Glorious Impersonality

For several years now my Sunday mornings have begun with the anticipation of reading the weekly email from Andrew that arrives in my inbox around 7am. I have saved every one he has sent to me, and for good reason. Both he and his wife Kathryn, in addition to being two of the wisest and most generous people I know, have PhDs in English literature and write with a gifted effortlessness. No one can offer life’s primal wisdom with such a silky touch as these two dear friends.

This morning Andrew excerpted a paragraph written by Kathryn who is spending some time in Cumbria. Currently she is researching the life of Hartley Coleridge, the eldest son of the poet Samuel Taylor Coleridge, for an upcoming conference. Her words about journals speak to so many of the feelings I have been having recently about how we witness our own lives and, in turn, share that witnessing with others. So many of the blogs that move me speak to this.

I do wonder whose imaginal dream we are. I’ve come across that Mary Oliver poem* before–and read it again with assent and wonder. I had a new understanding yesterday of the importance of keeping journals. A journal is a seed–not to insure the survival of the personhood of any one life, but just the opposite–to allow creation to happen again and again in many more minds from this one seed of the vast universal. To let go of one’s attachment to the “story” of one’s life and allow it to be whatever it is in any other’s mind is like allowing the body to decompose into nutriment for other life forms. I got a sense of that glorious impersonality in Mary Oliver’s poem.


Kathryn in Cumbria

*The poem by Mary Oliver, When Death Comes, was posted here a year ago.

5 Replies to “Glorious Impersonality”

  1. I have thought about this a great deal over the years and feel very ambivalent to this day. I’m not sure it’s so terrible to merely have visited this world. All my life I have felt compelled to be a living memorial to many relatives who were burned to ash in the Holocaust, never getting to nourish the soil and simply polluting the air. And now, after all these years, I am feeling it doesn’t really matter. They are gone. I’ll be gone. The only thing that matters to me is that my children are not prematurely gone in a war. For me, it’s not about journaling, as much as I have compulsively blogged in the last year. It’s not about planting seeds. It’s about remaining alert to imminent destruction of my childrens’ future world and be ready to take action, literally and absolutely whatever it takes, to keep them safe.

  2. Maybe it’s the seemingly inevitable ossification of age is that’s keeping me writing now, but the creation that happens again and again can also be exhausting. I prefer my protean life to the static (and stagnant) lives of some people I know, but its price is high too. I can’t help longing for a story sometimes, a sense that life isn’t made unpredictably, moment to moment, in words, but follows some sense from somewhere.

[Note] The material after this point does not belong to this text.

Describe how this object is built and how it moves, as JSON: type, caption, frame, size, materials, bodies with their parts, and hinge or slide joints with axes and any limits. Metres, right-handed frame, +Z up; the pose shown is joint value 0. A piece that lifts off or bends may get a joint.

  3. G, I know the elemental plane from which you speak. The sheer survival of our children should be foremost in our minds as this mad world spins out of control. But like Kathryn I have a strong mystical vein in me that pulls me into a detached optimism that informs my creative and expressive life. I dont’ know if those two energies will ever be aligned; it may be that they cannot be, ever. But I keep wanting to hold both, in a kind of perfect paradox.

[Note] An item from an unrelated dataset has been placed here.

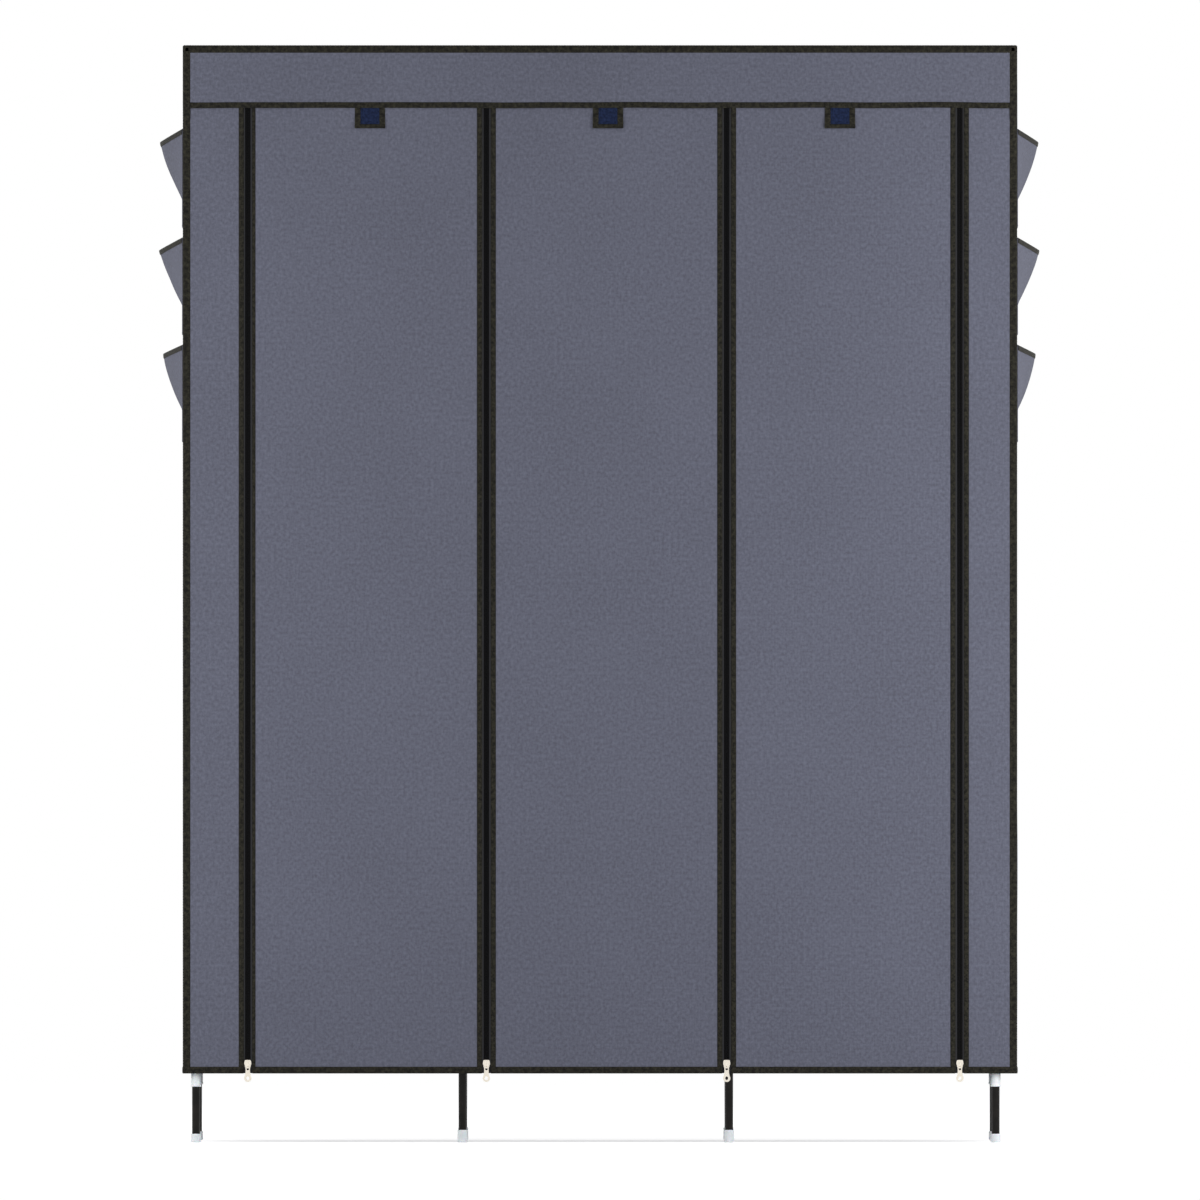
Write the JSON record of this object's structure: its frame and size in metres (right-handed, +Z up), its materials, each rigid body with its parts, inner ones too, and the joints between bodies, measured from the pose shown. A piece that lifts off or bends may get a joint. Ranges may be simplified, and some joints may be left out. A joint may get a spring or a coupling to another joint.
{
  "type": "portable fabric wardrobe",
  "caption": "Wide cloth-covered wardrobe on a thin tube frame, with zipped cloth doors that fold up, open pockets on both sides and short legs.",
  "frame": {"origin": "middle of the bounding box, on the floor under the feet", "axes": "+Z up, -Y towards the front with the doors, +X to the right seen from the front"},
  "size_m": [1.3718, 0.4532, 1.71],
  "materials": {
    "cover_cloth": "matt non-woven cloth",
    "pocket_cloth": "matt non-woven cloth",
    "frame_steel": "semi-gloss powder coat",
    "foot_plastic": "moulded, satin",
    "zipper_nylon": "nylon coil",
    "slider_nickel": "nickel plated"
  },
  "bodies": {
    "wardrobe": {"post_front_1": "frame_steel", "foot_front_1": "foot_plastic", "post_front_2": "frame_steel", "foot_front_2": "foot_plastic", "post_front_3": "frame_steel", "foot_front_3": "foot_plastic", "post_front_4": "frame_steel", "foot_front_4": "foot_plastic", "post_back_1": "frame_steel", "foot_back_1": "foot_plastic", "post_back_2": "frame_steel", "foot_back_2": "foot_plastic", "post_back_3": "frame_steel", "foot_back_3": "foot_plastic", "post_back_4": "frame_steel", "foot_back_4": "foot_plastic", "bottom_rail_frame": "frame_steel", "top_rail_frame": "frame_steel", "hanging_rail_left": "frame_steel", "hanging_rail_right": "frame_steel", "middle_shelf_lower": "cover_cloth", "middle_shelf_upper": "cover_cloth", "side_panel_left": "cover_cloth", "side_panel_right": "cover_cloth", "roof_panel": "cover_cloth", "back_panel": "cover_cloth", "front_valance": "cover_cloth", "pocket_left_1": "pocket_cloth", "pocket_left_2": "pocket_cloth", "pocket_left_3": "pocket_cloth", "pocket_right_1": "pocket_cloth", "pocket_right_2": "pocket_cloth", "pocket_right_3": "pocket_cloth", "door_left_top": "cover_cloth", "door_middle_top": "cover_cloth", "door_right_top": "cover_cloth", "zipper_chain_1": "zipper_nylon", "zipper_chain_2": "zipper_nylon", "zipper_chain_3": "zipper_nylon", "zipper_chain_4": "zipper_nylon"},
    "door_left_panel_1": {"door_left_panel_1": "cover_cloth"},
    "door_left_panel_2": {"door_left_panel_2": "cover_cloth"},
    "door_left_panel_3": {"door_left_panel_3": "cover_cloth"},
    "door_left_panel_4": {"door_left_panel_4": "cover_cloth"},
    "door_middle_panel_1": {"door_middle_panel_1": "cover_cloth"},
    "door_middle_panel_2": {"door_middle_panel_2": "cover_cloth"},
    "door_middle_panel_3": {"door_middle_panel_3": "cover_cloth"},
    "door_middle_panel_4": {"door_middle_panel_4": "cover_cloth"},
    "door_right_panel_1": {"door_right_panel_1": "cover_cloth"},
    "door_right_panel_2": {"door_right_panel_2": "cover_cloth"},
    "door_right_panel_3": {"door_right_panel_3": "cover_cloth"},
    "door_right_panel_4": {"door_right_panel_4": "cover_cloth"},
    "zipper_slider_1": {"zipper_slider_1": "slider_nickel"},
    "zipper_pull_1": {"zipper_pull_1": "slider_nickel"},
    "zipper_slider_2": {"zipper_slider_2": "slider_nickel"},
    "zipper_pull_2": {"zipper_pull_2": "slider_nickel"},
    "zipper_slider_3": {"zipper_slider_3": "slider_nickel"},
    "zipper_pull_3": {"zipper_pull_3": "slider_nickel"},
    "zipper_slider_4": {"zipper_slider_4": "slider_nickel"},
    "zipper_pull_4": {"zipper_pull_4": "slider_nickel"}
  },
  "joints": [
    {"name": "door_left_fold_1", "type": "hinge", "parent": "wardrobe", "child": "door_left_panel_1", "pos_m": [-0.36302, -0.22473, 1.2792], "axis": [-1, 0, 0], "range_deg": [0, 179]},
    {"name": "door_left_fold_2", "type": "hinge", "parent": "door_left_panel_1", "child": "door_left_panel_2", "pos_m": [-0.36302, -0.21673, 0.9864], "axis": [1, 0, 0], "range_deg": [0, 179]},
    {"name": "door_left_fold_3", "type": "hinge", "parent": "door_left_panel_2", "child": "door_left_panel_3", "pos_m": [-0.36302, -0.22473, 0.6936], "axis": [-1, 0, 0], "range_deg": [0, 179]},
    {"name": "door_left_fold_4", "type": "hinge", "parent": "door_left_panel_3", "child": "door_left_panel_4", "pos_m": [-0.36302, -0.21673, 0.4008], "axis": [1, 0, 0], "range_deg": [0, 179]},
    {"name": "door_middle_fold_1", "type": "hinge", "parent": "wardrobe", "child": "door_middle_panel_1", "pos_m": [0.01021, -0.22473, 1.2792], "axis": [-1, 0, 0], "range_deg": [0, 179]},
    {"name": "door_middle_fold_2", "type": "hinge", "parent": "door_middle_panel_1", "child": "door_middle_panel_2", "pos_m": [0.01021, -0.21673, 0.9864], "axis": [1, 0, 0], "range_deg": [0, 179]},
    {"name": "door_middle_fold_3", "type": "hinge", "parent": "door_middle_panel_2", "child": "door_middle_panel_3", "pos_m": [0.01021, -0.22473, 0.6936], "axis": [-1, 0, 0], "range_deg": [0, 179]},
    {"name": "door_middle_fold_4", "type": "hinge", "parent": "door_middle_panel_3", "child": "door_middle_panel_4", "pos_m": [0.01021, -0.21673, 0.4008], "axis": [1, 0, 0], "range_deg": [0, 179]},
    {"name": "door_right_fold_1", "type": "hinge", "parent": "wardrobe", "child": "door_right_panel_1", "pos_m": [0.37921, -0.22473, 1.2792], "axis": [-1, 0, 0], "range_deg": [0, 179]},
    {"name": "door_right_fold_2", "type": "hinge", "parent": "door_right_panel_1", "child": "door_right_panel_2", "pos_m": [0.37921, -0.21673, 0.9864], "axis": [1, 0, 0], "range_deg": [0, 179]},
    {"name": "door_right_fold_3", "type": "hinge", "parent": "door_right_panel_2", "child": "door_right_panel_3", "pos_m": [0.37921, -0.22473, 0.6936], "axis": [-1, 0, 0], "range_deg": [0, 179]},
    {"name": "door_right_fold_4", "type": "hinge", "parent": "door_right_panel_3", "child": "door_right_panel_4", "pos_m": [0.37921, -0.21673, 0.4008], "axis": [1, 0, 0], "range_deg": [0, 179]},
    {"name": "zipper_slide_1", "type": "slide", "parent": "wardrobe", "child": "zipper_slider_1", "axis": [0, 0, 1], "range_m": [0, 1.483]},
    {"name": "zipper_pull_hinge_1", "type": "hinge", "parent": "zipper_slider_1", "child": "zipper_pull_1", "pos_m": [-0.54899, -0.22437, 0.117], "axis": [-1, 0, 0], "range_deg": [0, 150]},
    {"name": "zipper_slide_2", "type": "slide", "parent": "wardrobe", "child": "zipper_slider_2", "axis": [0, 0, 1], "range_m": [0, 1.483]},
    {"name": "zipper_pull_hinge_2", "type": "hinge", "parent": "zipper_slider_2", "child": "zipper_pull_2", "pos_m": [-0.17706, -0.22437, 0.117], "axis": [-1, 0, 0], "range_deg": [0, 150]},
    {"name": "zipper_slide_3", "type": "slide", "parent": "wardrobe", "child": "zipper_slider_3", "axis": [0, 0, 1], "range_m": [0, 1.483]},
    {"name": "zipper_pull_hinge_3", "type": "hinge", "parent": "zipper_slider_3", "child": "zipper_pull_3", "pos_m": [0.19747, -0.22437, 0.117], "axis": [-1, 0, 0], "range_deg": [0, 150]},
    {"name": "zipper_slide_4", "type": "slide", "parent": "wardrobe", "child": "zipper_slider_4", "axis": [0, 0, 1], "range_m": [0, 1.483]},
    {"name": "zipper_pull_hinge_4", "type": "hinge", "parent": "zipper_slider_4", "child": "zipper_pull_4", "pos_m": [0.56095, -0.22437, 0.117], "axis": [-1, 0, 0], "range_deg": [0, 150]}
  ],
  "couplings": [
    {"joint": "door_left_fold_2", "follows": "door_left_fold_1", "ratio": 1},
    {"joint": "door_left_fold_3", "follows": "door_left_fold_1", "ratio": 1},
    {"joint": "door_left_fold_4", "follows": "door_left_fold_1", "ratio": 1},
    {"joint": "door_middle_fold_2", "follows": "door_middle_fold_1", "ratio": 1},
    {"joint": "door_middle_fold_3", "follows": "door_middle_fold_1", "ratio": 1},
    {"joint": "door_middle_fold_4", "follows": "door_middle_fold_1", "ratio": 1},
    {"joint": "door_right_fold_2", "follows": "door_right_fold_1", "ratio": 1},
    {"joint": "door_right_fold_3", "follows": "door_right_fold_1", "ratio": 1},
    {"joint": "door_right_fold_4", "follows": "door_right_fold_1", "ratio": 1}
  ]
}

    D, In your usual humble way you have said that it is the “ossification of age” that keeps you writing. Not my experience of what I have read by you–words so well placed and so full of wisdom–but I do acknowledge living far from its inception and what that feels like to you. I’m just glad you are there, sharing a strain of seeds I can’t find anywhere else.

  4. Elatia Harris says:

    I don’t journal, and never have, but I’ve always wondered — do people who do write in the expectation of no reader or in the hope of a reader? Depends on the one doing the journaling, I know, but to write intending not to be read seems like making oneself visible the better to hide.

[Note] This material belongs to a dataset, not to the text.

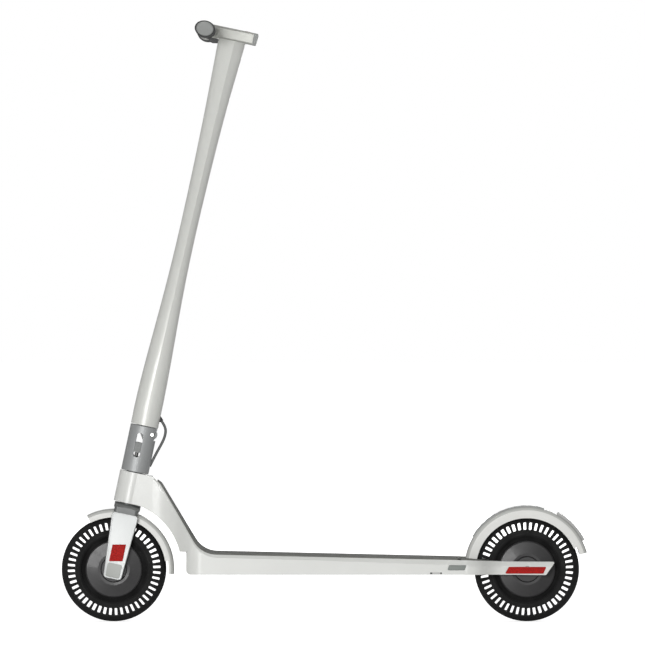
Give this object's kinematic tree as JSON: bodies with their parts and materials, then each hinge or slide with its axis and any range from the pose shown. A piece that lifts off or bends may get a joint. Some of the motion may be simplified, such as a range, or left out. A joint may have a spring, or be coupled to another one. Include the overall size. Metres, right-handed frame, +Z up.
{
  "type": "electric kick scooter",
  "caption": "Folding electric kick scooter with a tapered stem, low flat deck, slotted solid tyres, hub motors in both wheels and a rear fender brake.",
  "frame": {"origin": "on the ground, midway between the front and rear ends, on the middle plane", "axes": "+Z up, -X the way it travels, +Y the rider's right; -Y is the rider's left"},
  "size_m": [0.9581, 0.42, 1.0912],
  "materials": {
    "white_paint": "satin",
    "silver_paint": "satin",
    "dark_paint": "satin",
    "mat_rubber": "matte",
    "tyre": "matte",
    "hub_gloss": "gloss",
    "steel": "satin",
    "dark_plastic": "matte",
    "grey_plastic": "satin",
    "light_plastic": "satin",
    "red_reflector": "gloss",
    "grip_rubber": "matte",
    "clear_lens": "gloss",
    "black_glass": "gloss",
    "cable_rubber": "satin",
    "battery_wrap": "satin",
    "motor_core": "satin",
    "board": "satin",
    "white_paint_plastic": "satin",
    "grey_metal": "satin",
    "hub_dark": "satin"
  },
  "bodies": {
    "frame": {"deck_frame": "white_paint", "deck_mat": "mat_rubber", "bottom_cover": "dark_paint", "bottom_cover_screws": "steel", "battery_pack": "battery_wrap", "motor_controller": "dark_paint", "charge_socket": "dark_plastic", "headset_bearings": "steel", "rear_side_reflectors": "red_reflector", "rear_fender_pin": "steel", "rear_fender_spring": "steel", "kickstand_bracket": "steel", "rear_axle": "steel", "rear_axle_nuts": "steel", "rear_motor_stator": "motor_core"},
    "steerer": {"fork_crown": "dark_paint", "fork_legs": "silver_paint", "front_axle_covers": "grey_plastic", "front_side_reflectors": "red_reflector", "folding_collar": "silver_paint", "stem_hinge_pin": "steel", "slider_guide_rod": "steel", "lock_spring": "steel", "fold_cable": "cable_rubber", "front_fender": "white_paint_plastic", "front_fender_screws": "steel", "front_axle": "steel", "front_axle_nuts": "steel", "front_motor_stator": "motor_core"},
    "front_wheel": {"front_tyre": "tyre", "front_hub_shell": "hub_dark", "front_hub_covers": "hub_gloss", "front_wheel_bearings": "steel"},
    "rear_wheel": {"rear_tyre": "tyre", "rear_hub_shell": "hub_dark", "rear_hub_covers": "hub_gloss", "rear_wheel_bearings": "steel"},
    "slider": {"slider_block": "grey_metal"},
    "stem": {"stem_tube": "white_paint", "stem_knuckle": "dark_paint", "cable_gland": "dark_plastic", "handlebar_pod": "silver_paint", "pod_end_cap": "grey_plastic", "display_lens": "black_glass", "headlight_lens": "clear_lens", "control_board": "board", "handlebar_arms": "silver_paint", "handlebar_tubes": "steel", "grips": "grip_rubber", "grip_end_caps": "grey_plastic"},
    "brake": {"brake_lever": "dark_plastic"},
    "throttle": {"throttle_lever": "dark_plastic"},
    "button": {"power_button": "dark_plastic"},
    "rear_guard": {"rear_fender": "white_paint_plastic", "fender_foot_pad": "mat_rubber", "tail_light_housing": "light_plastic", "tail_light_lens": "red_reflector", "brake_pad": "mat_rubber"},
    "stand": {"kickstand_leg": "dark_paint"},
    "port_flap": {"charge_port_flap": "grey_plastic"}
  },
  "joints": [
    {"name": "steering", "type": "hinge", "parent": "frame", "child": "steerer", "pos_m": [-0.3825, 0, 0.09525], "axis": [0.2079, 0, 0.9781], "range_deg": [-55, 55]},
    {"name": "front_wheel_spin", "type": "hinge", "parent": "steerer", "child": "front_wheel", "pos_m": [-0.3825, 0, 0.09525], "axis": [0, 1, 0], "continuous": true},
    {"name": "rear_wheel_spin", "type": "hinge", "parent": "frame", "child": "rear_wheel", "pos_m": [0.3709, 0, 0.09525], "axis": [0, 1, 0], "continuous": true},
    {"name": "stem_fold", "type": "hinge", "parent": "steerer", "child": "stem", "pos_m": [-0.31306, 0, 0.34016], "axis": [0, 1, 0], "range_deg": [0, 84], "deforming": ["fold_cable"]},
    {"name": "fold_release", "type": "slide", "parent": "steerer", "child": "slider", "axis": [-0.2079, 0, -0.9781], "range_m": [0, 0.0045], "stiffness_N_per_m": 600, "springref_m": -0.004, "deforming": ["lock_spring"]},
    {"name": "brake_lever_press", "type": "hinge", "parent": "stem", "child": "brake", "pos_m": [-0.21388, 0, 1.07613], "axis": [0, 1, 0], "range_deg": [0, 25], "stiffness_Nm_per_rad": 0.4, "springref_deg": -17.19},
    {"name": "throttle_lever_press", "type": "hinge", "parent": "stem", "child": "throttle", "pos_m": [-0.21388, 0, 1.07613], "axis": [0, 1, 0], "range_deg": [0, 25], "stiffness_Nm_per_rad": 0.4, "springref_deg": -17.19},
    {"name": "power_button_press", "type": "slide", "parent": "stem", "child": "button", "axis": [-0.2079, 0, -0.9781], "range_m": [0, 0.0012], "stiffness_N_per_m": 800, "springref_m": -0.001},
    {"name": "rear_fender_brake", "type": "hinge", "parent": "frame", "child": "rear_guard", "pos_m": [0.266, 0, 0.106], "axis": [0, 1, 0], "range_deg": [0, 1.7], "stiffness_Nm_per_rad": 60, "springref_deg": -1.15},
    {"name": "kickstand_swing", "type": "hinge", "parent": "frame", "child": "stand", "pos_m": [-0.14, -0.0595, 0.0964], "axis": [0, 0.9659, -0.2588], "range_deg": [0, 95]},
    {"name": "charge_flap_open", "type": "hinge", "parent": "frame", "child": "port_flap", "pos_m": [0.2425, -0.07425, 0.09615], "axis": [1, 0, 0], "range_deg": [0, 100]}
  ]
}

    I once encouraged a woman not to dispose of her journals — decades and decades of them — as she was preparing to do. “Here, you read them, then,” she said. Oh.

    My mother wanted her notebooks never to be read, or so she said. But she never threw them out. There is no mystery, finally, like your mother. Reading what she left would not have cleared anything up.

  5. E, great line–making oneself visible the better to hide–which is much like my favorite line from Winnicott about artists in general: “Continually torn between the urgent need to communicate, and the still more urgent need not to be found.”

    Maybe Kathryn can see the seeds since the journals she’s researching are about life and people who have long since passed. Knowing Coleridge as well as she does, his son’s writings would be full of insights for her scholar’s eyes. As for the stacks of studio logs I’ve been keeping for years, I think they are primarily for me.